= Task requirements =
Your task is to extract every line from the material below exactly.
#####
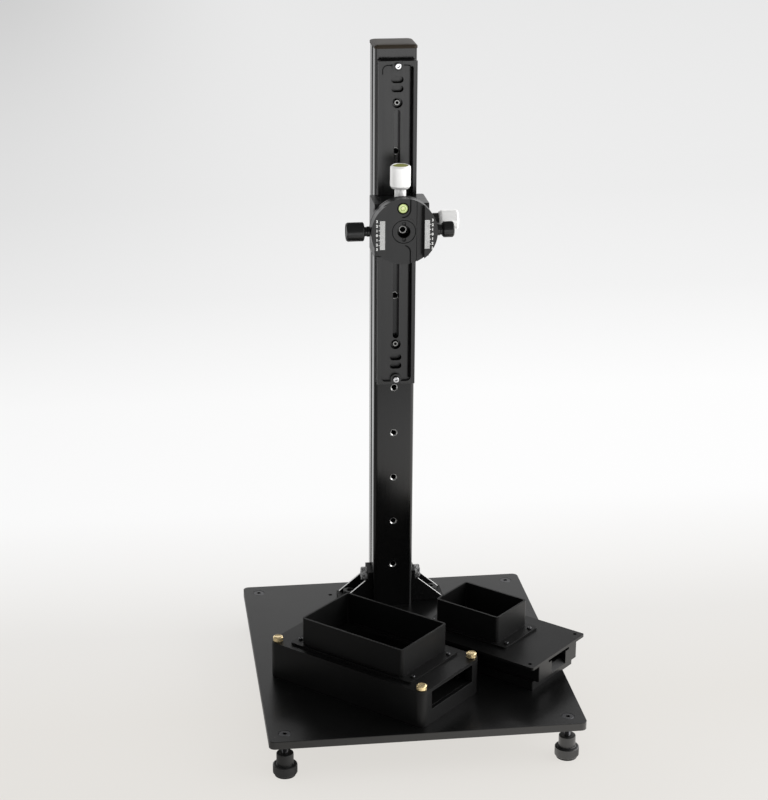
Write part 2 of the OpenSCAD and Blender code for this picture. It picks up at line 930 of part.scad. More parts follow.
// A clamp's screw, from its moving jaw to the inside of its knob
module silver_screw(up, down, gap, l) {
    start = 0.5 - up - down;
    translate([start, 0, 0])
        along_x(clamp_screw_r, gap + l - 10 - start);
}

module at_rail_knob() {
    translate([column_x + rail_clamp_half, rail_axis_y, head_z])
        children();
}

module rail_knob() {
    color("#d6d7d8")
        at_rail_knob()
            silver_knob(rail_knob_gap, rail_knob_gap, rail_knob_l, false);
}

module rail_knob_collar() {
    color("#1a1a1b")
        at_rail_knob()
            difference() {
                turned([[rail_boss_l + pass_gap, 0], [rail_boss_l + pass_gap, 6.5], [rail_boss_l + 1.5, 7.5],
                        [rail_knob_gap - 0.1, 7.5], [rail_knob_gap - 0.1, 0]]);
                along_x(clamp_screw_r + set_fit, rail_knob_gap + eps);
            }
}

module rail_knob_screw() {
    color("#9b9da0")
        at_rail_knob()
            silver_screw(rail_clamp_half, rail_clamp_half, rail_knob_gap, rail_knob_l);
}

// Puts a piece drawn along +X onto the top knob's upright axis
module at_cross_knob() {
    translate([column_x, cross_axis_y, head_z + cross_clamp_up])
        rotate([0, -90, 0])
            children();
}

module cross_knob() {
    color("#d6d7d8")
        at_cross_knob()
            silver_knob(cross_knob_gap, cross_boss_l + pass_gap, cross_knob_l, true);
}

module cross_knob_cap() {
    far = cross_knob_gap + cross_knob_l;
    color("#9a9a5f")
        at_cross_knob()
            turned([[far - 1.4, 0], [far - 1.4, silver_r - 2.4], [far - 0.3, silver_r - 3], [far - 0.3, 0]]);
}

module cross_knob_screw() {
    color("#9b9da0")
        at_cross_knob()
            silver_screw(cross_clamp_up, cross_clamp_down, cross_knob_gap, cross_knob_l);
}

module pan_base() {
    color("#161617")
        difference() {
            union() {
                translate([column_x, base_back, head_z])
                    rotate([90, 0, 0]) {
                        cylinder(r1 = disc_r - 1.2, r2 = disc_r, h = 1.2);
                        translate([0, 0, 1.2])
                            cylinder(r = disc_r, h = base_ring_t - 2.4);
                        translate([0, 0, base_ring_t - 1.2])
                            cylinder(r1 = disc_r, r2 = disc_r - 1.2, h = 1.2);
                        cylinder(r = spindle_r, h = base_back - cap_front - cap_thick);
                    }
                translate([column_x, foot_back, head_z])
                    rotate([0, 90, 0])
                        translate([0, 0, -foot_plate_l / 2])
                            linear_extrude(foot_plate_l)
                                foot_outline();
            }
            translate([column_x, foot_back + eps, head_z])
                to_front(3 + set_fit, foot_back - cap_front + 2 * eps);
            translate([column_x, bolt_seat, head_z])
                to_front(cap_well_r, bolt_seat - cap_front);
            translate([column_x, cap_front + cap_thick + sleeve_l + 0.2, head_z])
                to_front(sleeve_r + set_fit, sleeve_l + 0.2 + eps);
        }
}

// The dovetail foot's outline, its sliding face at y = 0 and its neck towards the front
module foot_outline() {
    root = base_back - foot_back - 0.2;
    polygon([[-dovetail_half, 0], [dovetail_half, 0], [dovetail_half, -dovetail_edge],
             [neck_half, -rail_neck_y], [neck_half, root], [-neck_half, root],
             [-neck_half, -rail_neck_y], [-dovetail_half, -dovetail_edge]]);
}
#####
= Full answer =
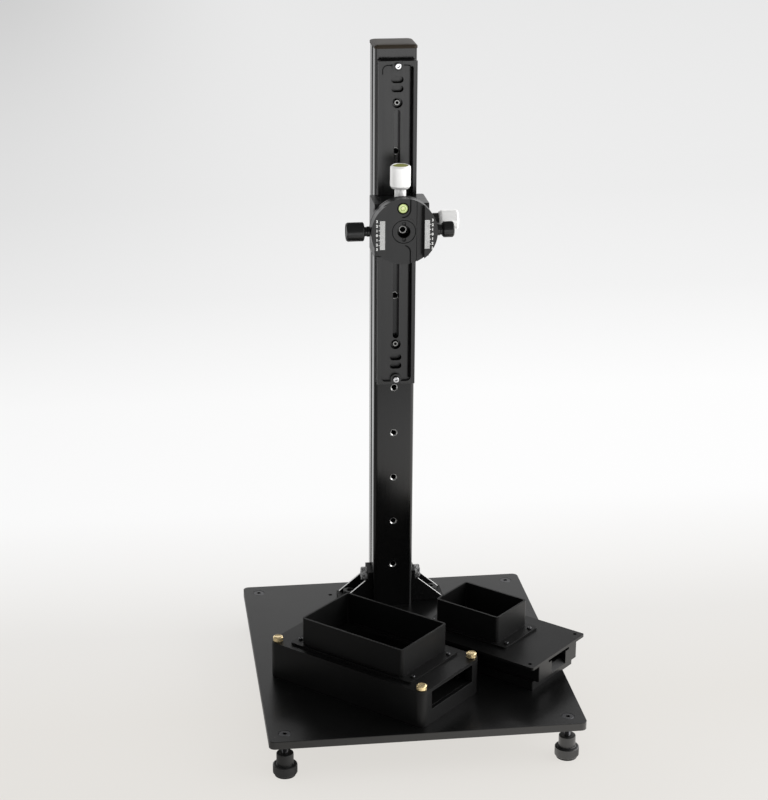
Write part 2 of the OpenSCAD and Blender code for this picture. It picks up at line 930 of part.scad. More parts follow.
// A clamp's screw, from its moving jaw to the inside of its knob
module silver_screw(up, down, gap, l) {
    start = 0.5 - up - down;
    translate([start, 0, 0])
        along_x(clamp_screw_r, gap + l - 10 - start);
}

module at_rail_knob() {
    translate([column_x + rail_clamp_half, rail_axis_y, head_z])
        children();
}

module rail_knob() {
    color("#d6d7d8")
        at_rail_knob()
            silver_knob(rail_knob_gap, rail_knob_gap, rail_knob_l, false);
}

module rail_knob_collar() {
    color("#1a1a1b")
        at_rail_knob()
            difference() {
                turned([[rail_boss_l + pass_gap, 0], [rail_boss_l + pass_gap, 6.5], [rail_boss_l + 1.5, 7.5],
                        [rail_knob_gap - 0.1, 7.5], [rail_knob_gap - 0.1, 0]]);
                along_x(clamp_screw_r + set_fit, rail_knob_gap + eps);
            }
}

module rail_knob_screw() {
    color("#9b9da0")
        at_rail_knob()
            silver_screw(rail_clamp_half, rail_clamp_half, rail_knob_gap, rail_knob_l);
}

// Puts a piece drawn along +X onto the top knob's upright axis
module at_cross_knob() {
    translate([column_x, cross_axis_y, head_z + cross_clamp_up])
        rotate([0, -90, 0])
            children();
}

module cross_knob() {
    color("#d6d7d8")
        at_cross_knob()
            silver_knob(cross_knob_gap, cross_boss_l + pass_gap, cross_knob_l, true);
}

module cross_knob_cap() {
    far = cross_knob_gap + cross_knob_l;
    color("#9a9a5f")
        at_cross_knob()
            turned([[far - 1.4, 0], [far - 1.4, silver_r - 2.4], [far - 0.3, silver_r - 3], [far - 0.3, 0]]);
}

module cross_knob_screw() {
    color("#9b9da0")
        at_cross_knob()
            silver_screw(cross_clamp_up, cross_clamp_down, cross_knob_gap, cross_knob_l);
}

module pan_base() {
    color("#161617")
        difference() {
            union() {
                translate([column_x, base_back, head_z])
                    rotate([90, 0, 0]) {
                        cylinder(r1 = disc_r - 1.2, r2 = disc_r, h = 1.2);
                        translate([0, 0, 1.2])
                            cylinder(r = disc_r, h = base_ring_t - 2.4);
                        translate([0, 0, base_ring_t - 1.2])
                            cylinder(r1 = disc_r, r2 = disc_r - 1.2, h = 1.2);
                        cylinder(r = spindle_r, h = base_back - cap_front - cap_thick);
                    }
                translate([column_x, foot_back, head_z])
                    rotate([0, 90, 0])
                        translate([0, 0, -foot_plate_l / 2])
                            linear_extrude(foot_plate_l)
                                foot_outline();
            }
            translate([column_x, foot_back + eps, head_z])
                to_front(3 + set_fit, foot_back - cap_front + 2 * eps);
            translate([column_x, bolt_seat, head_z])
                to_front(cap_well_r, bolt_seat - cap_front);
            translate([column_x, cap_front + cap_thick + sleeve_l + 0.2, head_z])
                to_front(sleeve_r + set_fit, sleeve_l + 0.2 + eps);
        }
}

// The dovetail foot's outline, its sliding face at y = 0 and its neck towards the front
module foot_outline() {
    root = base_back - foot_back - 0.2;
    polygon([[-dovetail_half, 0], [dovetail_half, 0], [dovetail_half, -dovetail_edge],
             [neck_half, -rail_neck_y], [neck_half, root], [-neck_half, root],
             [-neck_half, -rail_neck_y], [-dovetail_half, -dovetail_edge]]);
}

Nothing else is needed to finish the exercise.